## Begin DATA LINES

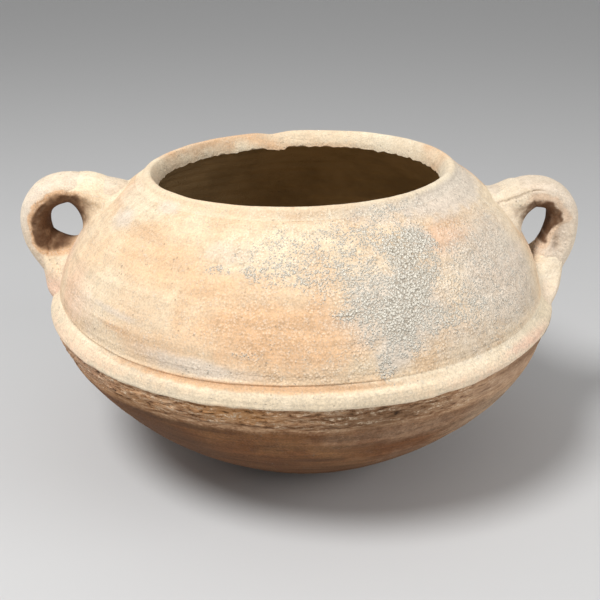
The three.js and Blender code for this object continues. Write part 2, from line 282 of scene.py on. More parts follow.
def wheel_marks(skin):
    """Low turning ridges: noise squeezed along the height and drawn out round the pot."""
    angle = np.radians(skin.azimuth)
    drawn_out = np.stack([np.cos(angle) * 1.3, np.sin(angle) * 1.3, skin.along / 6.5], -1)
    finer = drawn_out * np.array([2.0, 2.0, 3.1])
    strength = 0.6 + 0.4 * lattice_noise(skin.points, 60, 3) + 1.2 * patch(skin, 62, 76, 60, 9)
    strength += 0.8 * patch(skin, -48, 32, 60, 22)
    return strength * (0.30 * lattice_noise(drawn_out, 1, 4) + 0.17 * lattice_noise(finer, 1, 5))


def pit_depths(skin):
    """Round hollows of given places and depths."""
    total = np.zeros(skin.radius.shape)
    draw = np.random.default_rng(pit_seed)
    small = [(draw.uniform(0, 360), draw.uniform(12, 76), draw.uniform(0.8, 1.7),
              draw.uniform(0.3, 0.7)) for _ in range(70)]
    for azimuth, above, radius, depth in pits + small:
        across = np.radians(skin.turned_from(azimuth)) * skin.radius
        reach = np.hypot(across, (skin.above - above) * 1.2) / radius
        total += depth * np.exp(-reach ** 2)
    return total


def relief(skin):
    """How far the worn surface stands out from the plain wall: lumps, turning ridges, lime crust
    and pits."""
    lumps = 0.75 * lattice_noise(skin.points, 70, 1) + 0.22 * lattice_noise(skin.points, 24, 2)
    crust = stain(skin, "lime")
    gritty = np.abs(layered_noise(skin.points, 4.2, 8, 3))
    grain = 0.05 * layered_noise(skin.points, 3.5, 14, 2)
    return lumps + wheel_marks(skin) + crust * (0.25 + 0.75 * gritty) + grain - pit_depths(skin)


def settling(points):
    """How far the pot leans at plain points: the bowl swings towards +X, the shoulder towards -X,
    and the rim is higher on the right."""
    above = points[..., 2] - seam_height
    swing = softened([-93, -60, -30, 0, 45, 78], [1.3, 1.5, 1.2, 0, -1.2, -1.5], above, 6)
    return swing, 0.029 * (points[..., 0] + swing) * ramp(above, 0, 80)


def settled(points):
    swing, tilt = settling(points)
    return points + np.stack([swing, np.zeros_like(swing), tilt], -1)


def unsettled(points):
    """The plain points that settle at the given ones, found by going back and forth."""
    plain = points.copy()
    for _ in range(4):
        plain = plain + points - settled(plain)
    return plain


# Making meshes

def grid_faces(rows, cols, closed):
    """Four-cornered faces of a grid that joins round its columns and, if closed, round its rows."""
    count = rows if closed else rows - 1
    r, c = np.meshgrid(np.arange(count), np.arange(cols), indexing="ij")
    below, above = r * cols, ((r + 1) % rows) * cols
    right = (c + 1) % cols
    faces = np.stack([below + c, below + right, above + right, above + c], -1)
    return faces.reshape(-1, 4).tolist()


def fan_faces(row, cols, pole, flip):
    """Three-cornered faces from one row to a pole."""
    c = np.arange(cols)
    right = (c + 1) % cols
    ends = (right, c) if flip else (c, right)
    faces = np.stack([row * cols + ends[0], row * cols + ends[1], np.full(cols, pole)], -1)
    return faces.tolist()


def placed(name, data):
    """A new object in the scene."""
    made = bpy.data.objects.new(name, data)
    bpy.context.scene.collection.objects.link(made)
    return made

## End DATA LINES

PROMPT: All of the data needs to be printed once more, exactly.

ANSWER FOR THE TASK:
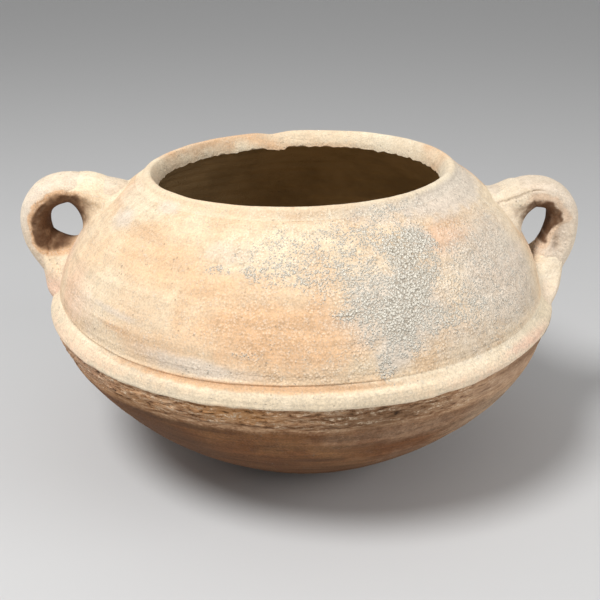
The three.js and Blender code for this object continues. Write part 2, from line 282 of scene.py on. More parts follow.
def wheel_marks(skin):
    """Low turning ridges: noise squeezed along the height and drawn out round the pot."""
    angle = np.radians(skin.azimuth)
    drawn_out = np.stack([np.cos(angle) * 1.3, np.sin(angle) * 1.3, skin.along / 6.5], -1)
    finer = drawn_out * np.array([2.0, 2.0, 3.1])
    strength = 0.6 + 0.4 * lattice_noise(skin.points, 60, 3) + 1.2 * patch(skin, 62, 76, 60, 9)
    strength += 0.8 * patch(skin, -48, 32, 60, 22)
    return strength * (0.30 * lattice_noise(drawn_out, 1, 4) + 0.17 * lattice_noise(finer, 1, 5))


def pit_depths(skin):
    """Round hollows of given places and depths."""
    total = np.zeros(skin.radius.shape)
    draw = np.random.default_rng(pit_seed)
    small = [(draw.uniform(0, 360), draw.uniform(12, 76), draw.uniform(0.8, 1.7),
              draw.uniform(0.3, 0.7)) for _ in range(70)]
    for azimuth, above, radius, depth in pits + small:
        across = np.radians(skin.turned_from(azimuth)) * skin.radius
        reach = np.hypot(across, (skin.above - above) * 1.2) / radius
        total += depth * np.exp(-reach ** 2)
    return total


def relief(skin):
    """How far the worn surface stands out from the plain wall: lumps, turning ridges, lime crust
    and pits."""
    lumps = 0.75 * lattice_noise(skin.points, 70, 1) + 0.22 * lattice_noise(skin.points, 24, 2)
    crust = stain(skin, "lime")
    gritty = np.abs(layered_noise(skin.points, 4.2, 8, 3))
    grain = 0.05 * layered_noise(skin.points, 3.5, 14, 2)
    return lumps + wheel_marks(skin) + crust * (0.25 + 0.75 * gritty) + grain - pit_depths(skin)


def settling(points):
    """How far the pot leans at plain points: the bowl swings towards +X, the shoulder towards -X,
    and the rim is higher on the right."""
    above = points[..., 2] - seam_height
    swing = softened([-93, -60, -30, 0, 45, 78], [1.3, 1.5, 1.2, 0, -1.2, -1.5], above, 6)
    return swing, 0.029 * (points[..., 0] + swing) * ramp(above, 0, 80)


def settled(points):
    swing, tilt = settling(points)
    return points + np.stack([swing, np.zeros_like(swing), tilt], -1)


def unsettled(points):
    """The plain points that settle at the given ones, found by going back and forth."""
    plain = points.copy()
    for _ in range(4):
        plain = plain + points - settled(plain)
    return plain


# Making meshes

def grid_faces(rows, cols, closed):
    """Four-cornered faces of a grid that joins round its columns and, if closed, round its rows."""
    count = rows if closed else rows - 1
    r, c = np.meshgrid(np.arange(count), np.arange(cols), indexing="ij")
    below, above = r * cols, ((r + 1) % rows) * cols
    right = (c + 1) % cols
    faces = np.stack([below + c, below + right, above + right, above + c], -1)
    return faces.reshape(-1, 4).tolist()


def fan_faces(row, cols, pole, flip):
    """Three-cornered faces from one row to a pole."""
    c = np.arange(cols)
    right = (c + 1) % cols
    ends = (right, c) if flip else (c, right)
    faces = np.stack([row * cols + ends[0], row * cols + ends[1], np.full(cols, pole)], -1)
    return faces.tolist()


def placed(name, data):
    """A new object in the scene."""
    made = bpy.data.objects.new(name, data)
    bpy.context.scene.collection.objects.link(made)
    return made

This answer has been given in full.